● GOAL: Report, word for word, every line of the material that contains "scene".

*****

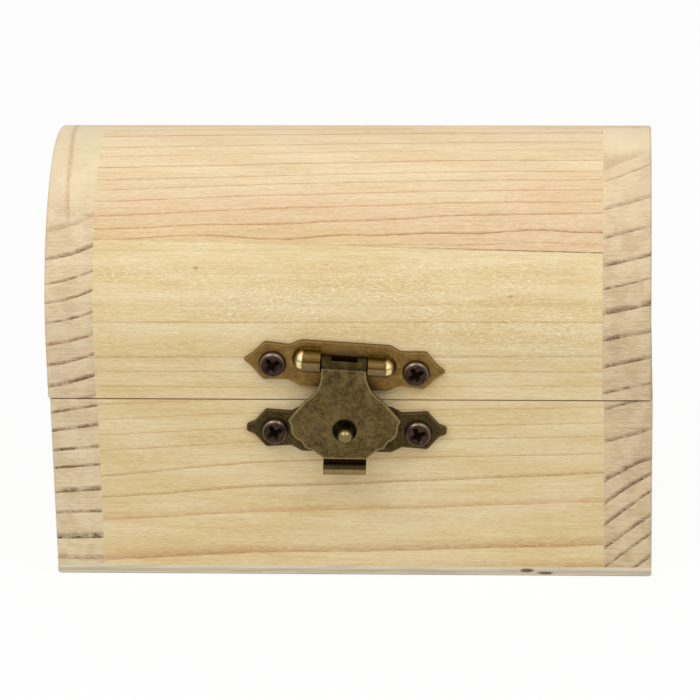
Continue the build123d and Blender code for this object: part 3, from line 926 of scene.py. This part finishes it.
def boss(side, swell):
    """One pressed boss, open towards the knuckle and flared at its foot. It swells upwards by a share."""
    shape = bmesh.new()
    angles = [math.radians(a) for a in range(0, 91, 9)]
    section = [(boss_radius * math.sin(angle), pin_out + boss_radius * math.cos(angle)) for angle in angles]
    line = [shape.verts.new((0, out, height)) for out, height in section + boss_flare]
    edges = [shape.edges.new(pair) for pair in zip(line, line[1:])]
    spun = bmesh.ops.spin(shape, geom=line + edges, cent=(0, 0, 0), axis=(0, 0, 1), angle=-math.pi, steps=16)
    for group in (edges, only(bmesh.types.BMEdge, spun["geom_last"])):
        drawn = bmesh.ops.extrude_edge_only(shape, edges=group)["geom"]
        bmesh.ops.translate(shape, verts=only(bmesh.types.BMVert, drawn), vec=(-ridge_length, 0, 0))
    closed(shape, 0.001)
    bmesh.ops.translate(shape, verts=shape.verts[:], vec=(boss_middle, pin_up, 0))
    if side < 0:
        bmesh.ops.scale(shape, verts=shape.verts[:], vec=(-1, 1, 1))
        bmesh.ops.reverse_faces(shape, faces=shape.faces[:])
    top = max(shape.faces, key=lambda face: face.calc_center_median().z)
    if top.normal.z < 0:
        bmesh.ops.reverse_faces(shape, faces=shape.faces[:])
    bmesh.ops.solidify(shape, geom=shape.faces[:], thickness=boss_wall)
    # Painted highlights: a little on the upper side, a little more on the right boss, more along the crest,
    # which is also worn, and brightest on the domed end.
    mark(shape, "worn", lambda place: place.z > 1.8 and place.y > 0.5, 0.06 if side > 0 else 0.04)
    mark(shape, "worn", lambda place: place.z > 2.2 and place.y < 0.85, 0.16)
    mark(shape, "worn", lambda place: place.z > 1.3 and place.y > -0.1 and abs(place.x) > 7.0, 0.95)
    # Grime in the crease at the foot, and painted shade on the lower side.
    mark(shape, "grime", lambda place: place.z < 1.0 or place.y < -0.75, 0.4)
    # A painted dark reflection: a thin line across the front of the ridge.
    mark(shape, "grime", lambda place: abs(place.y - 0.96) < 0.1 and place.z > 2.5, 0.75)
    for vertex in shape.verts:
        vertex.co.y += swell * (vertex.co.y + 1.0)
    return shape


for side, swell, word in ((-1, 0.22, "left"), (1, 0.0, "right")):
    piece(boss(side, swell), f"hasp_boss_{word}", "lid", ["hasp_plate"], hasp_place,
          metals["boss_brass"])

# %% [markdown]
# ## The flap
# The flap is one strip of sheet: a knuckle round the pin, a scalloped flat with a hole, and a finger tab.
# The flat is stamped first. Its top edge is then spun round the pin and its foot through two bends.
# Each curve of its outline is an arc through three points, because points can be read off the picture.

# %% Arcs and rims
def arc(first, middle, last, steps):
    """Points along the circle through three points, from the first up to the last."""
    (ax, ay), (bx, by), (cx, cy) = first, middle, last
    d = 2 * (ax * (by - cy) + bx * (cy - ay) + cx * (ay - by))
    a2, b2, c2 = ax * ax + ay * ay, bx * bx + by * by, cx * cx + cy * cy
    ox = (a2 * (by - cy) + b2 * (cy - ay) + c2 * (ay - by)) / d
    oy = (a2 * (cx - bx) + b2 * (ax - cx) + c2 * (bx - ax)) / d
    radius = math.hypot(ax - ox, ay - oy)
    start, end = math.atan2(ay - oy, ax - ox), math.atan2(cy - oy, cx - ox)
    sweep = (end - start + math.pi) % (2 * math.pi) - math.pi
    angles = [start + sweep * i / steps for i in range(steps + 1)]
    return [(ox + radius * math.cos(angle), oy + radius * math.sin(angle)) for angle in angles]


def with_rims(faces):
    """Some faces together with their edges and vertices, each once."""
    edges = {edge for face in faces for edge in face.edges}
    vertices = {vertex for face in faces for vertex in face.verts}
    in_order = [sorted(items, key=lambda item: item.index) for items in (edges, vertices)]
    return list(faces) + in_order[0] + in_order[1]


# %% The shape of the flap
knuckle_inside = 0.85
knuckle_turn_deg = 292
hole_drop = 11.1
hole_radius = 2.0
flap_foot = -16.2
foot_bends = [((0, flap_foot, 2.125), -80), ((0, -18.071, 1.795), 80)]
lip_length = 0.35


def flap():
    """The hasp flap, with the axis of its pin as the origin."""
    waist = arc((3.7, -1.2), (4.45, -3.75), (6.4, -5.8), 8)
    scallop = arc((8.85, -10.3), (8.65, -11.8), (7.2, -13.1), 6)
    half = [(2.05, 0.0), (3.7, 0.0), (3.7, -1.2), *waist[1:], (9.3, -9.3), (8.85, -10.3), *scallop[1:],
            (6.5, -14.3), (5.4, -14.7), (3.55, flap_foot)]
    outline = half + [(-px, py) for px, py in reversed(half)]
    shape = sheet(outline, 0.0, [ring_of(0, -hole_drop, hole_radius, 48)], base=knuckle_inside)
    shape.edges.index_update()
    shape.verts.index_update()
    head = [face for face in shape.faces if face.normal.y > 0.9 and face.calc_center_median().y > -0.01]
    bmesh.ops.spin(shape, geom=with_rims(head), cent=(0, 0, 0), axis=(1, 0, 0),
                   angle=math.radians(-knuckle_turn_deg), steps=36)
    bmesh.ops.remove_doubles(shape, verts=shape.verts[:], dist=0.001)
    slot = [face for face in shape.faces if abs(face.calc_center_median().x) < 1.0
            and 56 < math.degrees(math.atan2(*face.calc_center_median().yz)) < 110]
    bmesh.ops.delete(shape, geom=slot, context="FACES")
    bmesh.ops.bridge_loops(shape, edges=[edge for edge in shape.edges if edge.is_boundary])

    foot = [face for face in shape.faces if face.normal.y < -0.9 and face.calc_center_median().y < -16.1]
    for centre, bend_deg in foot_bends:
        bent = bmesh.ops.spin(shape, geom=with_rims(foot), cent=centre, axis=(1, 0, 0),
                              angle=math.radians(bend_deg), steps=8)
        foot = only(bmesh.types.BMFace, bent["geom_last"])
    lip = bmesh.ops.extrude_face_region(shape, geom=foot)["geom"]
    bmesh.ops.delete(shape, geom=[face for face in foot if face.is_valid], context="FACES_ONLY")
    bmesh.ops.translate(shape, verts=only(bmesh.types.BMVert, lip), vec=(0, -lip_length, 0))
    closed(shape, 0.001)
    return shape


flap_shape = flap()
print("flap open edges:", sum(1 for edge in flap_shape.edges if len(edge.link_faces) != 2))
print("flap from", min(v.co.y for v in flap_shape.verts), "to", max(v.co.y for v in flap_shape.verts))

# %% Wear, painted highlight and painted shade on the flap
def in_slot(place):
    """Whether a vertex lies in the slot of the knuckle or just round it."""
    around = math.degrees(math.atan2(place.y, place.z))
    return place.y > 0.6 and abs(place.x) < 2.25 and 50 < around < 120


flap_rim_round = 0.10
flap_worn_band = 0.30
soften(flap_shape, flap_rim_round)
framed(flap_shape, flap_worn_band, knuckle_inside + sheet_thickness)
framed(flap_shape, flap_worn_band, knuckle_inside, -1)
# Cuts across the sheet give rows of vertices for the painted highlight along the bend and for the edges of
# the slot's painted shade.
level_cuts = [((0, y, 0), (0, 1, 0)) for y in (0, -0.24, -0.46)]
upright_cuts = [((x, 0, 0), (1, 0, 0)) for x in (2.3, -2.3)]
for spot, across in level_cuts + upright_cuts:
    bmesh.ops.bisect_plane(flap_shape, geom=with_rims(flap_shape.faces[:]), plane_co=spot, plane_no=across)
mark(flap_shape, "worn", lambda place: place.y > -0.03, 0.1)
# A painted highlight along the bend below the knuckle.
mark(flap_shape, "worn", lambda place: abs(place.y + 0.24) < 0.03 and place.z > 1.3, 0.8)
mark(flap_shape, "worn", lambda place: math.hypot(place.x, place.y + hole_drop) < 2.4, 0.15)
# The knuckle is darkened: grime and painted shade under the plate, darkest inside the roll.
mark(flap_shape, "grime", lambda place: place.y > -0.03, 0.66)
mark(flap_shape, "grime", lambda place: math.hypot(place.y, place.z) < 0.9)
# Painted shade in the slot and on the sheet round it, where the wear is taken off.
mark(flap_shape, "worn", in_slot, 0.0)
mark(flap_shape, "grime", in_slot)
# Painted shade on the finger tab, deepest where the tab leaves the flat.
for low, amount in ((-99.0, 0.12), (-17.6, 0.9), (-16.9, 1.0)):
    mark(flap_shape, "grime", lambda place: low < place.y < -16.25, amount)

# %% [markdown]
# The whole hasp sits a little askew, but the flap hangs nearly straight down.
# So it turns back by a small angle, which grows over its first millimetres below the pin.

# %% Hang the flap
hang = math.radians(3.4)
hang_over = 2.5
for vertex in flap_shape.verts:
    share = min(1.0, max(0.0, -vertex.co.y / hang_over))
    vertex.co = Matrix.Rotation(hang * share, 3, "Z") @ vertex.co
piece(flap_shape, "hasp_flap_bent", "flap", ["hasp_flap"], pin_place,
      metals["flap_brass"])

# %% [markdown]
# ## The knob
# The knob was turned on a lathe: a rivet in the plate, a collar, a thin neck, and a ball for the flap's hole.
# Spinning its section once round is how a lathe makes it, and keeps the ball truly round.

# %% The knob
def turned(section):
    """A section of (radius, height) points, spun once round."""
    shape = bmesh.new()
    line = [shape.verts.new((radius, 0, height)) for radius, height in section]
    edges = [shape.edges.new(pair) for pair in zip(line, line[1:])]
    bmesh.ops.spin(shape, geom=line + edges, cent=(0, 0, 0), axis=(0, 0, 1), angle=2 * math.pi,
                   steps=48, use_merge=True)
    closed(shape, 0.0005)
    return shape


ball_radius = 1.3
ball_height = 4.4
ball_angles = [math.radians(a) for a in range(0, 145, 6)]
ball = [(ball_radius * math.sin(angle), ball_height + ball_radius * math.cos(angle)) for angle in ball_angles]
neck = [(0.75, 3.2), (0.75, 0.95), (0.9, 0.75)]
collar = [(1.35, 0.62), (1.5, 0.5), (1.5, 0.06), (1.42, 0.0)]
rivet = [(0.66, 0.0), (0.66, -0.65), (0.0, -0.65)]
knob = turned(ball + neck + collar + rivet)
mark(knob, "worn", lambda place: place.z > 4.6, 0.7)
mark(knob, "grime", lambda place: place.z < 3.3, 0.8)
knob_place = catch_place @ Matrix.Translation((0, knob_up, sheet_thickness))
piece(knob, "catch_knob_turned", "base", ["catch_knob"], knob_place,
      metals["knob_brass"])

# %% [markdown]
# ## The screws
# Four pan-head screws with a cross recess hold the plates, each stopped at its own turn.
# A screw is turned like the knob. The recess is a cut, so a Boolean modifier takes a tapered cross out of it.

# %% The cutter of the recess
def cross_cutter():
    """The tapered cross of the recess: its wide top is above the head, and its narrow end deep in it."""
    cutter = bmesh.new()
    levels = []
    for reach, half, height in ((1.9, 0.45, 1.6), (0.70, 0.18, 0.35)):
        corner = [(reach, -half), (reach, half), (half * 1.25, half * 1.25)]
        quarter_turns = ((1, 0), (0, 1), (-1, 0), (0, -1))
        around = [(px * c - py * s, px * s + py * c) for c, s in quarter_turns for px, py in corner]
        levels.append([cutter.verts.new((px, py, height)) for px, py in around])
    top, low = levels
    cutter.faces.new(top)
    cutter.faces.new(low[::-1])
    for i in range(len(top)):
        cutter.faces.new((top[i - 1], low[i - 1], low[i], top[i]))
    bmesh.ops.recalc_face_normals(cutter, faces=cutter.faces[:])
    return cutter


def as_object(shape, name):
    """A shape as an object for a while, because a Boolean modifier works between objects."""
    mesh = bpy.data.meshes.new(name)
    shape.to_mesh(mesh)
    shape.free()
    thing = bpy.data.objects.new(name, mesh)
    bpy.context.scene.collection.objects.link(thing)
    return thing


# %% The screws of the latch
pan_head = [(0.0, 1.3), (0.8, 1.28), (1.4, 1.18), (1.75, 1.04), (1.92, 0.93), (2.08, 0.76), (2.2, 0.52),
            (2.27, 0.26), (2.28, 0.12), (2.24, 0.0)]
shank = [(1.0, 0.0), (1.0, -6.2), (0.3, -7.4), (0.0, -7.6)]


def latch_screw():
    """A pan-head screw with its cross recess and a plain pointed shank, as a shape."""
    screw = as_object(turned(pan_head + shank), "screw_blank")
    cutter = as_object(cross_cutter(), "cross_cutter")
    cut = screw.modifiers.new("recess", "BOOLEAN")
    cut.operation = "DIFFERENCE"
    cut.solver = "EXACT"
    cut.object = cutter
    ready = screw.evaluated_get(bpy.context.evaluated_depsgraph_get()).to_mesh()
    shape = bmesh.new()
    shape.from_mesh(ready)
    for thing in (screw, cutter):
        bpy.data.objects.remove(thing, do_unlink=True)
    return shape


def screws(name, body, node, place, turns_deg):
    """Both screws of one plate."""
    both = bmesh.new()
    for side, turn_deg in zip((-1, 1), turns_deg):
        single = latch_screw()
        mark(single, "worn", lambda spot: 1.85 < math.hypot(spot.x, spot.y) < 2.15)
        mark(single, "grime", lambda spot: math.hypot(spot.x, spot.y) < 1.3 and 0.1 < spot.z < 0.6)
        seat = Matrix.Translation((side * screw_side, screw_up, sheet_thickness))
        single.transform(seat @ Matrix.Rotation(math.radians(turn_deg), 4, "Z"))
        mesh = bpy.data.meshes.new("single_screw")
        single.to_mesh(mesh)
        single.free()
        both.from_mesh(mesh)
        bpy.data.meshes.remove(mesh)
    piece(both, name, body, [node], place, metals["gunmetal"])


screws("hasp_screws_cross", "lid", "hasp_plate_screws", hasp_place, (38, 32))
screws("catch_screws_cross", "base", "catch_plate_screws", catch_place, (30, 24))

# %% [markdown]
# ## The hinges
# The photograph hides the back, so the two small butt hinges are the ones such boxes usually have.
# Their CAD solids have the right shape but knife-sharp rims: a merged copy of each gets rounded, worn rims.

# %% The hinges
small_face = 1.5e-6
leaf_rim_round = 0.08
pin_rim_round = 0.10
brad_rim_round = 0.26


def softened_copy(node, body, width, material, segments=2):
    """A copy of a CAD node with its loose triangles merged, its flats joined and its rims rounded."""
    shape = bmesh.new()
    shape.from_mesh(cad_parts[node].data)
    shape.transform(Matrix.Scale(1000, 4))
    bmesh.ops.remove_doubles(shape, verts=shape.verts[:], dist=0.0005)
    bmesh.ops.dissolve_limit(shape, angle_limit=math.radians(1.0), verts=shape.verts[:], edges=shape.edges[:])
    soften(shape, width, segments)
    thing = piece(shape, node + "_rounded", body, [node], Matrix.Scale(0.001, 4), material)
    for face in thing.data.polygons:
        face.use_smooth = face.area < small_face


for word in ("left", "right"):
    softened_copy(f"hinge_{word}_body_leaf", "base", leaf_rim_round, metals["hinge_brass"])
    softened_copy(f"hinge_{word}_lid_leaf", "lid", leaf_rim_round, metals["hinge_brass"])
    softened_copy(f"hinge_{word}_pin", "base", pin_rim_round, metals["boss_brass"])
softened_copy("hinge_brads_body", "base", brad_rim_round, metals["boss_brass"], 4)
softened_copy("hinge_brads_lid", "lid", brad_rim_round, metals["boss_brass"], 4)
# The pin's near-black colour is painted shade from inside the knuckle.
dress("hasp_pin", metals["pin_steel_shaded"])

*****

● COMPLETE OUTPUT:
Continue the build123d and Blender code for this object: part 3, from line 926 of scene.py. This part finishes it.
    bpy.context.scene.collection.objects.link(thing)